Scottish cure for seasickness: Haud yer heid o'wer the side, grippin a 10 pence piece a'twixt yer teeth.....
 
Subject: The Irish Girl



An Irish girl had not been to her parents home for over 5 years.
Upon her return her father cussed her; "Where have you been all this time, you ingrate! Why
didn't you write us, not even a line did we get to let us know you were OK!
Why didn't you call you little tramp! Don't you know what you put your Mum
and me through!!??


The girl, crying, replied, "Sniff, sniff....Dad... I became a prostitute ..

"WHAT!!? Out of here, you shameless harlot! Sinner! You're a disgrace to
this family - I don't ever want to see you again!"
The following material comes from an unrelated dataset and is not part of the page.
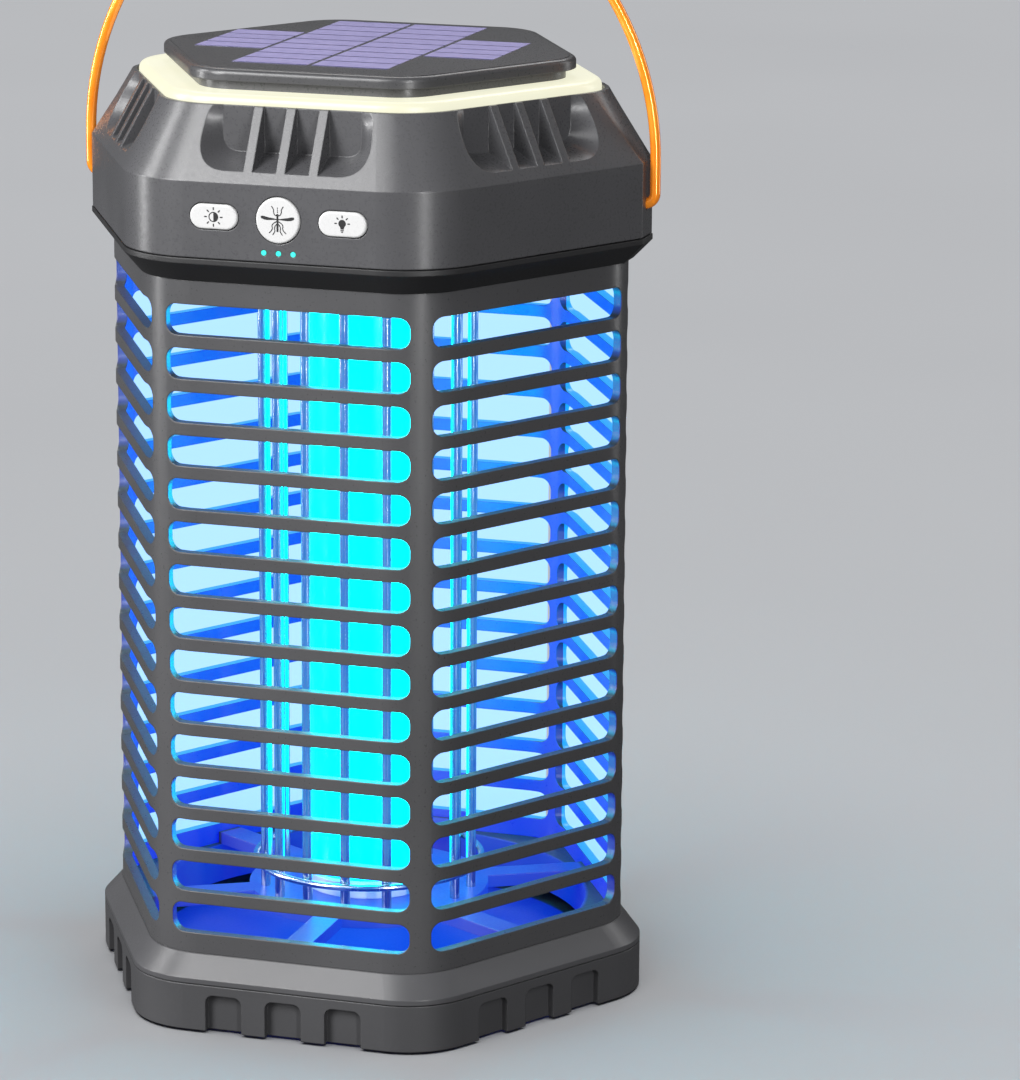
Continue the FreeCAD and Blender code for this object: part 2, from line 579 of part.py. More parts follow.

"OK, Dad - as you wish. I just came back to give Mom this luxury fur coat,
title deeds to a ten bed-roomed mansion, plus a savings account certificate for
£5 million. For my little brother, this gold Rolex, and for you Daddy the
spanking new Mercedes limited edition convertible that's parked outside plus a
lifetime membership to the Country Club...(takes a breath)...an invitation for you
all to spend New Year's Eve on board my new yacht on the Riviera, and..."
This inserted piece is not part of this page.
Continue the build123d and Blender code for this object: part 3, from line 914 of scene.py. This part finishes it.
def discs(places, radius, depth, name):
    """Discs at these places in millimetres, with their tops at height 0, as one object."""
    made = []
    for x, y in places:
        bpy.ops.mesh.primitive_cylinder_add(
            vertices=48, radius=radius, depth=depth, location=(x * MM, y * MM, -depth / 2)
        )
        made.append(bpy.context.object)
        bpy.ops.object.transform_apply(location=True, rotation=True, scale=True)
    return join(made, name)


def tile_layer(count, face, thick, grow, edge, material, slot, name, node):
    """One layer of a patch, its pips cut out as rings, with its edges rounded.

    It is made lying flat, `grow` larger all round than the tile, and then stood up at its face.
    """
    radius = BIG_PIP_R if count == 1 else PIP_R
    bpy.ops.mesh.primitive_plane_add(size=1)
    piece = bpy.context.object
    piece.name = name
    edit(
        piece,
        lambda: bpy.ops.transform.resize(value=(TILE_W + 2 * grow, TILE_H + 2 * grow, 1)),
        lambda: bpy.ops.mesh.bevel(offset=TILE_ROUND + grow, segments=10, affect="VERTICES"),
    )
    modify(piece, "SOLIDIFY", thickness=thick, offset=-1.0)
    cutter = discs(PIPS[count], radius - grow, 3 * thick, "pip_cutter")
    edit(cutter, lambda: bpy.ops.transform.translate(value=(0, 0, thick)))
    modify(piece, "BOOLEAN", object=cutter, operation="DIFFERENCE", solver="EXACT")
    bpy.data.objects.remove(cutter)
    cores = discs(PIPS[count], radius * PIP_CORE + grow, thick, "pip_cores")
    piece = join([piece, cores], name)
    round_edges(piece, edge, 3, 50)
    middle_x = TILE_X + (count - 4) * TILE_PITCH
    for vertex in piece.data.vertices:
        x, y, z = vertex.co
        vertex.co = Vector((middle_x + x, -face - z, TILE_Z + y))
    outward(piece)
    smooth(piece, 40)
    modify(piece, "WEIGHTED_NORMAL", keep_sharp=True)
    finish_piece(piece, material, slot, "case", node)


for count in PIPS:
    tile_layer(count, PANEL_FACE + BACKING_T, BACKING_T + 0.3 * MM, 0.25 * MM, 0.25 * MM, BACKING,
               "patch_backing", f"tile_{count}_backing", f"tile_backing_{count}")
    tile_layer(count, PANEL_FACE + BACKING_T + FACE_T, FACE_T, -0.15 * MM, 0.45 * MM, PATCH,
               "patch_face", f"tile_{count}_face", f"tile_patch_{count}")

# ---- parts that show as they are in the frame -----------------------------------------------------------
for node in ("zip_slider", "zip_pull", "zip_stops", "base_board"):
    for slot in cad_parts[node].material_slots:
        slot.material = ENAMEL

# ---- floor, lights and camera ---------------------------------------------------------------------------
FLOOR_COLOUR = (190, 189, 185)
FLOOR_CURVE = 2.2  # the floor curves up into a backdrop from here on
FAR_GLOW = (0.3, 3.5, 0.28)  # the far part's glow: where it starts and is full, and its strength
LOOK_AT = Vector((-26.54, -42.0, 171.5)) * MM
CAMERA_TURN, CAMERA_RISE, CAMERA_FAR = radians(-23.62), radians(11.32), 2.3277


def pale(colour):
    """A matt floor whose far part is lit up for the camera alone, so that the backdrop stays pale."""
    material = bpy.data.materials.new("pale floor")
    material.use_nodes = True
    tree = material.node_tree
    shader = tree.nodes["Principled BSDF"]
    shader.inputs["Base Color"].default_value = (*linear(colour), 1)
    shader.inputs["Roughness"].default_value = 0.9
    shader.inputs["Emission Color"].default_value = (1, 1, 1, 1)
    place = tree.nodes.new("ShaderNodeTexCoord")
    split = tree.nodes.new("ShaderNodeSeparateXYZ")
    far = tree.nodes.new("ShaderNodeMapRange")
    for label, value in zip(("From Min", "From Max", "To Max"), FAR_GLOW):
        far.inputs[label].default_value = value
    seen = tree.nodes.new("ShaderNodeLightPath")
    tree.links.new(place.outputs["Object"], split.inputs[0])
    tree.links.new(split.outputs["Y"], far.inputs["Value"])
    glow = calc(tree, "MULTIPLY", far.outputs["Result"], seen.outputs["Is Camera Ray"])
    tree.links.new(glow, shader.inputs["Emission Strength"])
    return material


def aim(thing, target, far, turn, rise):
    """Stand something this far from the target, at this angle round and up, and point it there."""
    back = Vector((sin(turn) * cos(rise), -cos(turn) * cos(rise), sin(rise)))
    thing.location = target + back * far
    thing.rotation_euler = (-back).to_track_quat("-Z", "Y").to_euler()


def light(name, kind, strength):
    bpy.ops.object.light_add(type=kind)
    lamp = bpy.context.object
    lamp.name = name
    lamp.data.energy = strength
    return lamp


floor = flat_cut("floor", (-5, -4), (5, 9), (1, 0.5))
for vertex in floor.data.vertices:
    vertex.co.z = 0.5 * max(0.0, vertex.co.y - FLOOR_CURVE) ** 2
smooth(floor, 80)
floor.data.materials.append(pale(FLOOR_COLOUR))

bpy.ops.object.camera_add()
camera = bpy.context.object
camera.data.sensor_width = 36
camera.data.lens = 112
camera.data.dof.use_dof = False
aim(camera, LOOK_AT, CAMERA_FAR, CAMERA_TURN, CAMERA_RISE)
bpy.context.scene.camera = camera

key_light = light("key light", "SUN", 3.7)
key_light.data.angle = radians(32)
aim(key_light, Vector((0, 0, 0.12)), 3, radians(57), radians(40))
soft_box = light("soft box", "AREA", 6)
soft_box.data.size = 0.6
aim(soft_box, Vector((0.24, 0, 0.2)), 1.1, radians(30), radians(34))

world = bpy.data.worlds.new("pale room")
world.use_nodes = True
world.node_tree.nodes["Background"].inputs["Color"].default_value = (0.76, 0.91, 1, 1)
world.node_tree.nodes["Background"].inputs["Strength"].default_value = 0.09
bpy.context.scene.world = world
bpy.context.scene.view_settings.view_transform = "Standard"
"Now what was it you said you had become" the father interrupted?

Girl, crying again, "Sniff, sniff... A prostitute Dad! .. Sniff, sniff"
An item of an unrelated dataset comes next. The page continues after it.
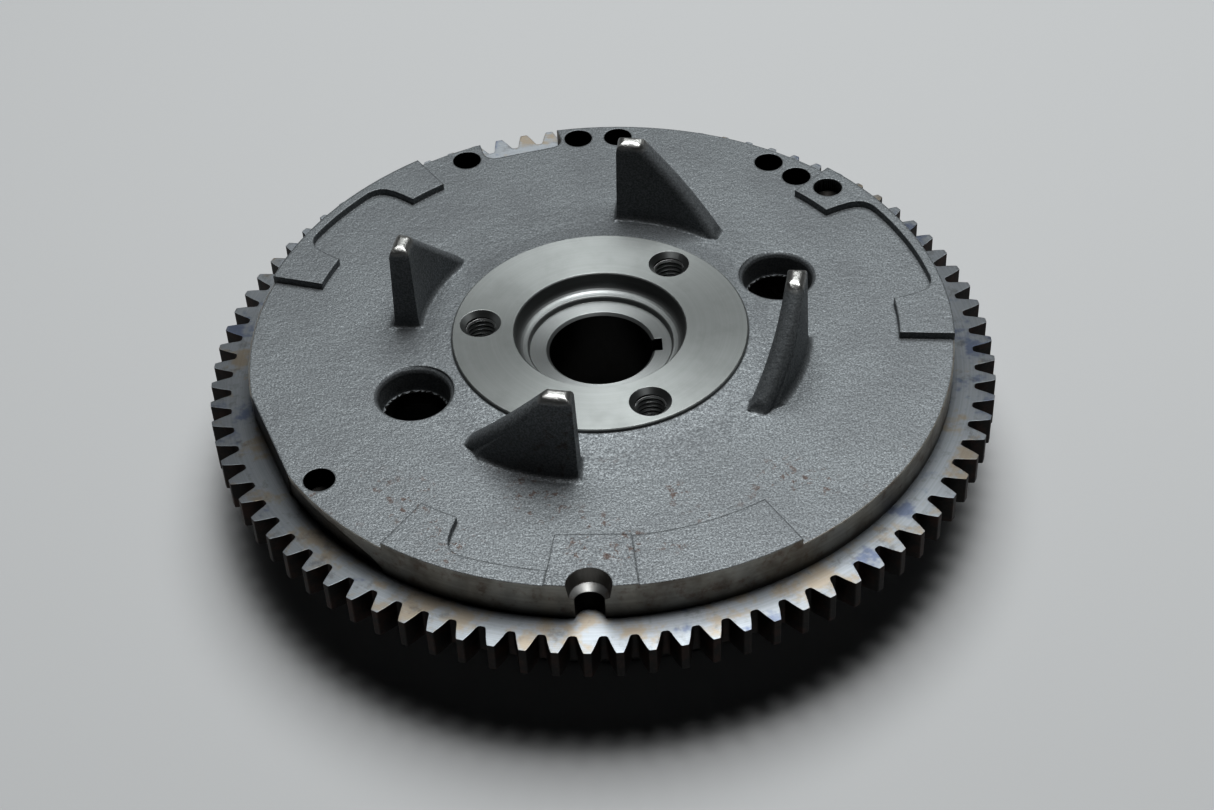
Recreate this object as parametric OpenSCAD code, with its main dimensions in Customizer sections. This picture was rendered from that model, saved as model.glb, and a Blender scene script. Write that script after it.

"Oh! Bejaysus girl! You half scared me ta death! I thought you said a
Protestant!! C'mere and give the old man a hug!"


 
what is it a scott wears under his kilt?









his wife's lipstick.





what is it an irishman wears under his kilt?






some scotsman's wife's lipstick


faith and begorrah.
 
Irish Humor:

Into a Belfast pub comes Paddy Murphy, looking like he'd just been
run over by a train. His arm is in a sling, his nose is broken, his
face is cut and bruised and he's walk ing with a limp.

What happened to you?" asks Sean, the bartender.
Jamie O'Conner and me had a fight," says Paddy.
That little ****, O'Conner?" says Sean, "He couldn't do that to you,

he must've had something in his hand."
That he did," says Paddy, "a shovel is what he had, and a terrible
lickin' he gave me with it."
Well," says Sean, "you should have defended yourself, didn't you
have something in your hand?"
That I did," said Paddy. "Mrs. O'Conner's breast, and a thing of
beauty it was, but useless in a fight."
*************************************************



An Irishman who had a little too much to drink is driving home from
the city one night and, of course, his car is weaving violently all
over the road.
A cop pulls him over.
So," says the cop to the driver, where have ya been?"
Why, I've been to the pub of course," slurs the drunk.
Well," says the cop, "it looks like you've had quite a few to drink
this evening."
I did all right," the drunk says with a smile.
Did you know that a few intersections back, your wife fell out of
your car?"
Oh, thank heavens," sighs the drunk. "For a minute there I thought
I'd gone deaf."
******************************************************


Mary Clancy goes up to Father O'Grady after his Sunday morning
service, and she's in tears.
He says, "So what's bothering you, Mary my dear?"
She says, "Oh, Father, I've got terrible news. My husband passed away

last night."
The priest says, "Oh, Mary, that's terrible. Tell me Mary,did he have

any last requests?"
She says, "That he did, Father." The priest says, "What did he ask,
Mary?"
She says, He said, 'Please Mary, put down that damn gun...'
**************
 
I'm Irish, so I'm not quite cetain what "Nac Mac Feegle" means...translaton please?
 
No idea if this is actually true, but it's still funny


Bono, lead singer of the rock band U2, is famous throughout the entertainment industry for being more than just a little self-righteous.

At a recent U2 concert in Glasgow, Scotland, he asked the audience for total quiet. Then, in the silence, he started to slowly clap his hands, once every few seconds. Holding the audience in total silence, he said into the microphone, "Every time I clap my hands, a child in Africa dies."

A voice with a broad Scottish accent from the front of the crowd pierced the quiet...
"Well, foockin stop doin it then, ya evil bastard!"